Non si può certo dire che il quadro complessivo, che a suo tempo si poteva trarre dalla rassegna, lasciasse spazio a un grande ottimismo. Ma le vicende più recenti, in parte elencate qui di seguito e che toccano alcune grandi e medio-grandi imprese nazionali, sembrano mostrare un quadro ancora più preoccupante e degradato, sia pure certamente in linea con quanto si poteva immaginare o già  intravedere.
(…) Cominciamo da due imprese che registrano ancora una rilevante presenza pubblica nel capitale, Finmeccanica e Fincantieri. Per quanto riguarda la prima, si è fatta in pochi mesi più grave una tendenza già  intravista in precedenza: la riduzione dei budget militari della gran parte dei paesi occidentali per i tagli alla spesa pubblica, tendenza preoccupante per un gruppo che aveva puntato molte delle sue speranze sul settore bellico e che negli ultimi anni aveva intrapreso un grande programma di investimenti centrato su tale comparto, anche all’estero, in particolare negli Stati Uniti e in Gran Bretagna. Intanto anche le speranze riposte dall’azienda nello sviluppo del nucleare si sono evaporate. Verrebbe quasi voglia di dire: peggio per loro, se non fosse per il destino ora incerto di tanti lavoratori e per quello del sistema industriale italiano nel suo complesso.

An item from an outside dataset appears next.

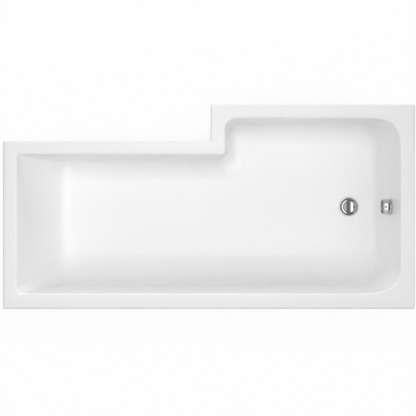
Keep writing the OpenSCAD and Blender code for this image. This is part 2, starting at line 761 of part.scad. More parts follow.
// Back plate with slots for the water and a bearing for the spindle
module overflow_plate() {
    edge = 2;
    slots = 6;
    color(chrome) difference() {
        at_overflow() rotate_extrude() polygon(concat(
            [[0, plate_front], [plate_radius - edge, plate_front]],
            [for (a = [75 : -15 : 0])
                [plate_radius - edge + edge * cos(a), plate_front + edge - edge * sin(a)]],
            [[plate_radius, plate_back], [0, plate_back]]));
        at_overflow() translate([0, 0, plate_front - 1])
            cylinder(r = spindle_radius + running, h = plate_thickness + 2);
        at_overflow() for (i = [0 : slots - 1]) rotate(60 * i)
            translate([13, 0, plate_front - 1]) cylinder(r = 3.5, h = plate_thickness + 2);
        plate_screw_places() {
            translate([0, 0, plate_front - 1])
                cylinder(r = plate_screw_radius + gap, h = plate_thickness + 2);
            translate([0, 0, plate_front - 1]) cylinder(r = plate_screw_head + gap, h = 3);
        }
    }
}
module plate_screws() {
    color(zinc) plate_screw_places() {
        translate([0, 0, plate_front + 0.3]) cylinder(r = plate_screw_head, h = 1.6);
        translate([0, 0, plate_front + 1.9])
            cylinder(r = plate_screw_radius, h = plate_screw_depth - plate_front - 1.9);
    }
}
module overflow_seal_front() {
    color(black) at_overflow() difference() {
        along_overflow(plate_back, 0, plate_radius - 2);
        along_overflow(plate_back - 1, 1, overflow_hole + 1);
    }
}
module overflow_seal_back() {
    color(black) at_overflow() difference() {
        along_overflow(skin, seal_depth, overflow_hole + 11);
        along_overflow(skin - 1, seal_depth + 1, overflow_hole);
    }
}
// Elbow behind the wall: neck through the wall, flange, round chamber, and an outlet
// down to the pipe
module overflow_elbow() {
    color(grey) difference() {
        union() {
            at_overflow() {
                along_overflow(1, elbow_flange_depth, neck_radius);
                along_overflow(seal_depth, elbow_flange_depth, overflow_hole + 12);
                along_overflow(elbow_flange_depth, elbow_end, elbow_radius);
            }
            translate([pipe_x, 0, pipe_top_z])
                cylinder(r = inlet_radius, h = elbow_centre_z - pipe_top_z);
        }
        at_overflow() {
            along_overflow(0, elbow_front_depth, neck_bore);
            along_overflow(elbow_front_depth, elbow_back_depth, elbow_bore);
            along_overflow(elbow_back_depth - 1, spindle_end + gap, spindle_radius + running);
        }
        translate([pipe_x, 0, pipe_top_z - 1])
            cylinder(r = inlet_bore, h = elbow_centre_z - pipe_top_z + 1);
        plate_screw_places() cylinder(r = plate_screw_radius, h = plate_screw_depth);
    }
}
// Knob, dished in front, with a hole for its grub screw at the top
grub_radius = 2.2;
grub_depth = knob_front + 7.5;
grub_length = 9;
knob_floor = knob_front + 4;
module overflow_knob() {
    edge = 3;
    color(chrome) at_overflow() difference() {
        rotate_extrude() polygon(concat(
            [[0, knob_back], [knob_radius - 1, knob_back], [knob_radius, knob_back - 1]],
            [for (a = [0 : 15 : 90])
                [knob_radius - edge + edge * cos(a), knob_front + edge - edge * sin(a)]],
            [for (i = [5 : -1 : 0])
                [(knob_radius - 6) * i / 5, knob_front + 1.4 * (1 - i * i / 25)]]));
        translate([0, 0, knob_floor]) cylinder(r = spindle_radius, h = knob_thickness);
        translate([0, 0, grub_depth]) rotate([0, -90, 0]) cylinder(r = grub_radius, h = knob_radius + 1);
    }
}
module knob_grub_screw() {
    color(zinc) at_overflow() difference() {
        translate([0, 0, grub_depth]) rotate([0, -90, 0])
            cylinder(r = grub_radius, h = spindle_radius + grub_length);
        along_overflow(knob_front, knob_back, spindle_radius);
    }
}
module knob_spindle() {
    color(zinc) at_overflow() along_overflow(knob_floor, spindle_end, spindle_radius);
}
// Crank on the spindle, inside the elbow, that pulls on the lever
module pull_crank() {
    low = elbow_front_depth + 8;
    color(black) at_overflow() difference() {
        union() {
            along_overflow(low, low + 8, spindle_radius + 5);
            translate([-5, 0, low]) cube([10, 20, 5]);
            translate([0, 20, 0]) along_overflow(low, low + 5, 5);
        }
        along_overflow(low - 1, low + 9, spindle_radius);
    }
}

// Overflow pipe: straight down behind the wall, a swept quarter bend, and level to the
// waste. It meets the elbow's and the body's spigots end to end inside their nuts.
module pipe_section() {
    difference() {
        circle(r = pipe_radius);
        circle(r = pipe_radius - pipe_wall);
    }
}
module overflow_pipe() {
    color([0.86, 0.87, 0.88])
        translate([pipe_x - pipe_bend, 0, inlet_z + pipe_bend]) rotate([-90, 0, 0]) {
            rotate_extrude(angle = 90) translate([pipe_bend, 0]) pipe_section();
            translate([pipe_bend, 0, 0]) rotate([90, 0, 0])
                linear_extrude(pipe_top_z - inlet_z - pipe_bend) pipe_section();
            translate([0, pipe_bend, 0]) rotate([0, -90, 0])
                linear_extrude(pipe_x - pipe_bend - inlet_x) pipe_section();
        }
}
// Nuts that clamp the pipe to the elbow and to the waste body
nut_length = 24;
nut_wall = 4;
grip_height = 1;
module pipe_nut() {
    grips = 12;
    shell = pipe_radius + nut_wall;
    difference() {
        union() {
            cylinder(r = shell, h = nut_length);
            for (i = [0 : grips - 1]) rotate(360 / grips * i)
                translate([shell - 1, -2, 2]) cube([grip_height + 1, 4, nut_length - 4]);
        }
        translate([0, 0, -1]) cylinder(r = inlet_radius + gap, h = nut_length + 2);
        translate([0, 0, nut_length / 2]) cylinder(r = pipe_radius + gap, h = nut_length);
    }
}
module pipe_nut_top() {
    color(grey) translate([pipe_x, 0, pipe_top_z + nut_length / 2]) rotate([180, 0, 0]) pipe_nut();
}
module pipe_nut_bottom() {
    color(grey) translate([inlet_x - nut_length / 2, 0, inlet_z]) rotate([0, 90, 0]) pipe_nut();
}

bath_shell();
glass_fibre_backing();
baseboard();
rim_batten_wall();
rim_batten_foot();
rim_batten_shower();
rim_batten_step();
rim_batten_narrow();
rim_batten_head();
wall_bracket(bracket_xs[0]);  // wall_bracket_head
wall_bracket(bracket_xs[1]);  // wall_bracket_foot
bracket_screws();
leg_bar(0);  // leg_bar_head
leg_bar(1);  // leg_bar_middle
leg_bar(2);  // leg_bar_foot
leg_screws();
foot_nuts();
foot_rod(0);  // foot_rod_1
foot_rod(1);  // foot_rod_2
foot_rod(2);  // foot_rod_3
foot_rod(3);  // foot_rod_4
foot_rod(4);  // foot_rod_5
foot_rod(5);  // foot_rod_6
foot_pad(0);  // foot_pad_1
foot_pad(1);  // foot_pad_2
foot_pad(2);  // foot_pad_3
foot_pad(3);  // foot_pad_4
foot_pad(4);  // foot_pad_5
foot_pad(5);  // foot_pad_6
waste_flange();
flange_seal();
waste_seal();
waste_body();
plug_cap();
plug_seal();
plug_stem();
lift_lever();
overflow_plate();
plate_screws();
overflow_seal_front();
overflow_seal_back();
overflow_elbow();
overflow_knob();
knob_spindle();
knob_grub_screw();
pull_crank();
overflow_pipe();
pipe_nut_top();
pipe_nut_bottom();
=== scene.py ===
"""L-shaped shower bath in plain studio light, seen from straight above.

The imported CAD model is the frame. The pieces made here stand where its nodes are, in metres:
the moulded tub and its glass fibre, the chrome waste and overflow, and the threaded and
turned fittings underneath. The CAD's own pieces get their finishes at the end.
"""

import math

import bmesh
import bpy
from mathutils import Matrix, Vector, noise


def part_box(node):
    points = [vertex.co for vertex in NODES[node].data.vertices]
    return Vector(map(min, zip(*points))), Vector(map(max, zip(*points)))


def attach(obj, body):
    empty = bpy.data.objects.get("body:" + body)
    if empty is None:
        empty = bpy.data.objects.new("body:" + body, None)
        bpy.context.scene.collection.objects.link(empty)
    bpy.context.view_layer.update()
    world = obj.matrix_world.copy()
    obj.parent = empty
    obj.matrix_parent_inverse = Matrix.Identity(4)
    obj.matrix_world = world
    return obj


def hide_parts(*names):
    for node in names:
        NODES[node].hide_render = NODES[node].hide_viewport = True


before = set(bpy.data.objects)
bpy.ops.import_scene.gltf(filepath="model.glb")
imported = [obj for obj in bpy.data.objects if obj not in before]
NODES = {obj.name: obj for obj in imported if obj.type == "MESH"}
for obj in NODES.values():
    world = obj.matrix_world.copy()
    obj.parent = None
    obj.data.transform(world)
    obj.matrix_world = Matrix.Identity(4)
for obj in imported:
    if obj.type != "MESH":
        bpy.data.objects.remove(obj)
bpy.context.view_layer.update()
SCENE = bpy.context.scene
SCENE.view_settings.view_transform = "Standard"


def mm(value):
    return value * 0.001


# ---------------------------------------------------------------- sizes
# The overall sizes come from the frame. The tub's own sizes are those of the part, apart from
# the finer curves of its rim and the blend, which follow the highlights in the photo.
SHELL_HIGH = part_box("bath_shell")[1]
HALF_LENGTH = SHELL_HIGH[0]
HALF_WIDTH = SHELL_HIGH[1]
RIM_Z = SHELL_HIGH[2]
SHELL_WALL = mm(5)
BACKING_WALL = mm(2.5)
SKIN = SHELL_WALL + BACKING_WALL
STEP_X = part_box("rim_batten_step")[0][0] - SHELL_WALL
NARROW_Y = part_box("rim_batten_narrow")[1][1] + SHELL_WALL
INSIDE_DEPTH = mm(400)
FLOOR_Z = RIM_Z - INSIDE_DEPTH
FLOOR_FALL = mm(8)
LIP_DEPTH = mm(40)
LIP_EDGE = mm(1)
RIM_EDGE = mm(9)
RIM_ROLL = mm(10)
SMALLEST_RADIUS = mm(1)
BLEND = mm(55)
BLEND_STEPS = 4
BACKREST_BOW = mm(12)
OUTLINE_CORNER = mm(6)
BACKING_TOP_Z = RIM_Z - LIP_DEPTH - mm(20)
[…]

Nel frattempo, un secondo colpo, a prima vista non meno grave, è venuto fuori dalla rivelazione dei traffici dei vari Bisignani, Lavitola, Mokbel, Tarantino, intorno alla stessa azienda e del possibile coinvolgimento anche dell’amministratore delegato dell’azienda, Guarguaglini e della sua consorte in affari poco leciti. Intanto, come peraltro prevedibile, il governo sembra del tutto assente da qualsiasi serio intervento di politica industriale nei settori dell’energia e dei trasporti, che avrebbero potuto costituire possibili campi di diversificazione, più utili al paese di quelli delle armi e del nucleare. Il gruppo rischia ormai molto e ha, tra l’altro, posto sul mercato Ansaldo Breda, che perde molti soldi anche a causa del management che l’ha mandata progressivamente alla deriva. Così l’Italia, dopo aver venduto ai francesi qualche anno fa la produzione dei treni ad alta velocità , cede adesso l’ultima importante sua presenza nel settore ferroviario.
Ma se Finmeccanica piange e sulla stampa appaiono articoli molto allarmati, anche Fincantieri non ride. Mentre i produttori asiatici, e in prima linea cinesi e coreani, conquistavano fette crescenti del business della cantieristica navale per diventare oggi la presenza dominante sulla scena mondiale a scapito dei produttori europei, i gruppi dirigenti dell’impresa, complice tutto il sistema paese, stavano in sostanza a guardare. Ora la realtà  del mercato globale ha obbligato tutti a un brusco risveglio. In luglio l’impresa annunciava la chiusura di due cantieri sugli otto esistenti, Sestri Ponente e Castellamare di Stabia, una misura poi ritirata sulla pressione delle parti sociali che hanno spinto anche il governo a intervenire. Si stanno ora studiando con affanno misure alternative, ma probabilmente ancora abbastanza drastiche, in particolare con il possibile varo di un rilevante piano di esuberi. Ma le prospettive dell’azienda appaiono complesse e comunque difficili.